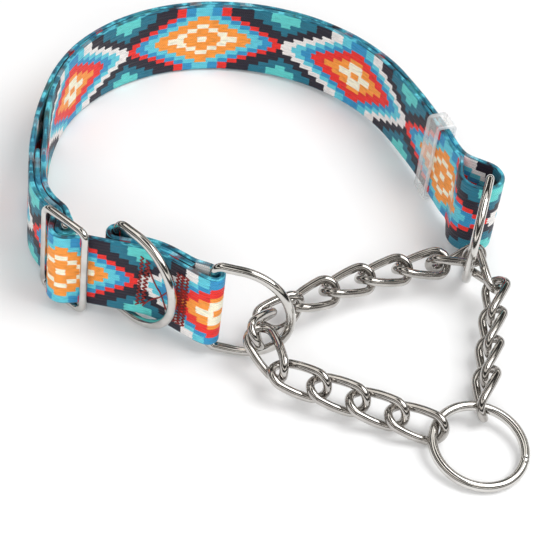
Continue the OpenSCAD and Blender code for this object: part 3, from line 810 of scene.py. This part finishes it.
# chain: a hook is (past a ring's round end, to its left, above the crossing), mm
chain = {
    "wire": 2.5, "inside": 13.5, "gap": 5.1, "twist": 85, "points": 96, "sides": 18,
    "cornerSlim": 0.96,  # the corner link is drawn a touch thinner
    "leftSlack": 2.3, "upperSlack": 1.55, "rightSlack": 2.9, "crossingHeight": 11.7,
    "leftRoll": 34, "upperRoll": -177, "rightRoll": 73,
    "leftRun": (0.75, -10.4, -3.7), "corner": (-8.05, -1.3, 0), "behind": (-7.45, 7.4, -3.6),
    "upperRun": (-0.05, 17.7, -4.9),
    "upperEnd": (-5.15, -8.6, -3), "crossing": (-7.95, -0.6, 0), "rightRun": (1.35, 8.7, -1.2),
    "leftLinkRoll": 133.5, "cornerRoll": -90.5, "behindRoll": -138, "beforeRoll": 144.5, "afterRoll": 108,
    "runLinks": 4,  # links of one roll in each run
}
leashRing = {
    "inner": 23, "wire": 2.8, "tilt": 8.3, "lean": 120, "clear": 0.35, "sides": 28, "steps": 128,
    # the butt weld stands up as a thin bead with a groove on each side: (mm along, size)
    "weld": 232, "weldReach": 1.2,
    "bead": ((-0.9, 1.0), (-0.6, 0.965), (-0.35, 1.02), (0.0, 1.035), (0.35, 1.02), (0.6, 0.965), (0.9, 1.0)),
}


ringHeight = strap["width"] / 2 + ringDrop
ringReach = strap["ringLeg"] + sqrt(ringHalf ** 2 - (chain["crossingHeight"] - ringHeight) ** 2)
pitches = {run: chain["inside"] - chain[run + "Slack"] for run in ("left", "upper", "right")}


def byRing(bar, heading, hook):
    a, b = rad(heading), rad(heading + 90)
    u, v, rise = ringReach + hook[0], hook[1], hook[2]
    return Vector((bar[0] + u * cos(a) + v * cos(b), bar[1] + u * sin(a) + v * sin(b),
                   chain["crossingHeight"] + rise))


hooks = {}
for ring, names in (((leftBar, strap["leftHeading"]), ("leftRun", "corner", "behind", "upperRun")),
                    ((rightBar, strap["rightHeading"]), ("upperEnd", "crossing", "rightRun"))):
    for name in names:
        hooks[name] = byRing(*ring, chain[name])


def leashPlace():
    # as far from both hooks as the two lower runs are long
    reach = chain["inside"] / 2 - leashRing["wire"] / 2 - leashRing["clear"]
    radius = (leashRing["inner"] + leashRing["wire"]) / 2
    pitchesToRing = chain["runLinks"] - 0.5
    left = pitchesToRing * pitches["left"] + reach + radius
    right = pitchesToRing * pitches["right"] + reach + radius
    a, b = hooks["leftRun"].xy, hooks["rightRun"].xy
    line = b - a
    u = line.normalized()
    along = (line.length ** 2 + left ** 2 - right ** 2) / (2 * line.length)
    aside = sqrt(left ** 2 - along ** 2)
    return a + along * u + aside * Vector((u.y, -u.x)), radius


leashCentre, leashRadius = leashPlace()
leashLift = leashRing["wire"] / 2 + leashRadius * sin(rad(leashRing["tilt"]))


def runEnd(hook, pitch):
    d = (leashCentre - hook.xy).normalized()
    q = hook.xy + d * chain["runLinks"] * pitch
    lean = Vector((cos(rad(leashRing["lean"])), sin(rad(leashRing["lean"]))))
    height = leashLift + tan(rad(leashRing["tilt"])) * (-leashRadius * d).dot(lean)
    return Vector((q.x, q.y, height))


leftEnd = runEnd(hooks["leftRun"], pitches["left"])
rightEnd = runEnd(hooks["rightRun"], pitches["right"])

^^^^

_Exercise goal_
Copy exactly the lines that run from the first line of the data to the line containing "hooks[name] = byRing(*ring, chain[name])", please, with both ends included and nothing else.

_Task solution_
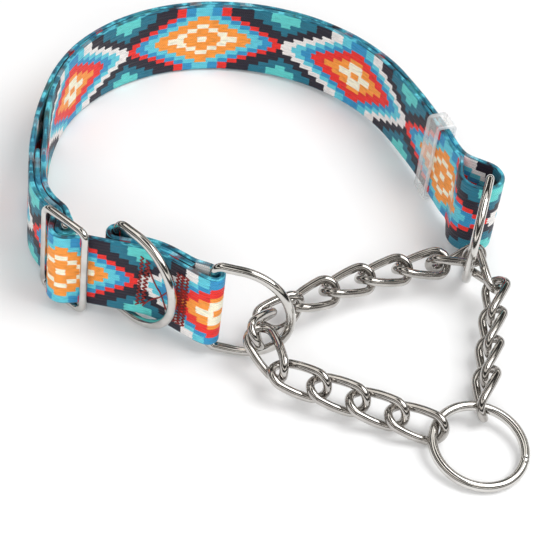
Continue the OpenSCAD and Blender code for this object: part 3, from line 810 of scene.py. This part finishes it.
# chain: a hook is (past a ring's round end, to its left, above the crossing), mm
chain = {
    "wire": 2.5, "inside": 13.5, "gap": 5.1, "twist": 85, "points": 96, "sides": 18,
    "cornerSlim": 0.96,  # the corner link is drawn a touch thinner
    "leftSlack": 2.3, "upperSlack": 1.55, "rightSlack": 2.9, "crossingHeight": 11.7,
    "leftRoll": 34, "upperRoll": -177, "rightRoll": 73,
    "leftRun": (0.75, -10.4, -3.7), "corner": (-8.05, -1.3, 0), "behind": (-7.45, 7.4, -3.6),
    "upperRun": (-0.05, 17.7, -4.9),
    "upperEnd": (-5.15, -8.6, -3), "crossing": (-7.95, -0.6, 0), "rightRun": (1.35, 8.7, -1.2),
    "leftLinkRoll": 133.5, "cornerRoll": -90.5, "behindRoll": -138, "beforeRoll": 144.5, "afterRoll": 108,
    "runLinks": 4,  # links of one roll in each run
}
leashRing = {
    "inner": 23, "wire": 2.8, "tilt": 8.3, "lean": 120, "clear": 0.35, "sides": 28, "steps": 128,
    # the butt weld stands up as a thin bead with a groove on each side: (mm along, size)
    "weld": 232, "weldReach": 1.2,
    "bead": ((-0.9, 1.0), (-0.6, 0.965), (-0.35, 1.02), (0.0, 1.035), (0.35, 1.02), (0.6, 0.965), (0.9, 1.0)),
}


ringHeight = strap["width"] / 2 + ringDrop
ringReach = strap["ringLeg"] + sqrt(ringHalf ** 2 - (chain["crossingHeight"] - ringHeight) ** 2)
pitches = {run: chain["inside"] - chain[run + "Slack"] for run in ("left", "upper", "right")}


def byRing(bar, heading, hook):
    a, b = rad(heading), rad(heading + 90)
    u, v, rise = ringReach + hook[0], hook[1], hook[2]
    return Vector((bar[0] + u * cos(a) + v * cos(b), bar[1] + u * sin(a) + v * sin(b),
                   chain["crossingHeight"] + rise))


hooks = {}
for ring, names in (((leftBar, strap["leftHeading"]), ("leftRun", "corner", "behind", "upperRun")),
                    ((rightBar, strap["rightHeading"]), ("upperEnd", "crossing", "rightRun"))):
    for name in names:
        hooks[name] = byRing(*ring, chain[name])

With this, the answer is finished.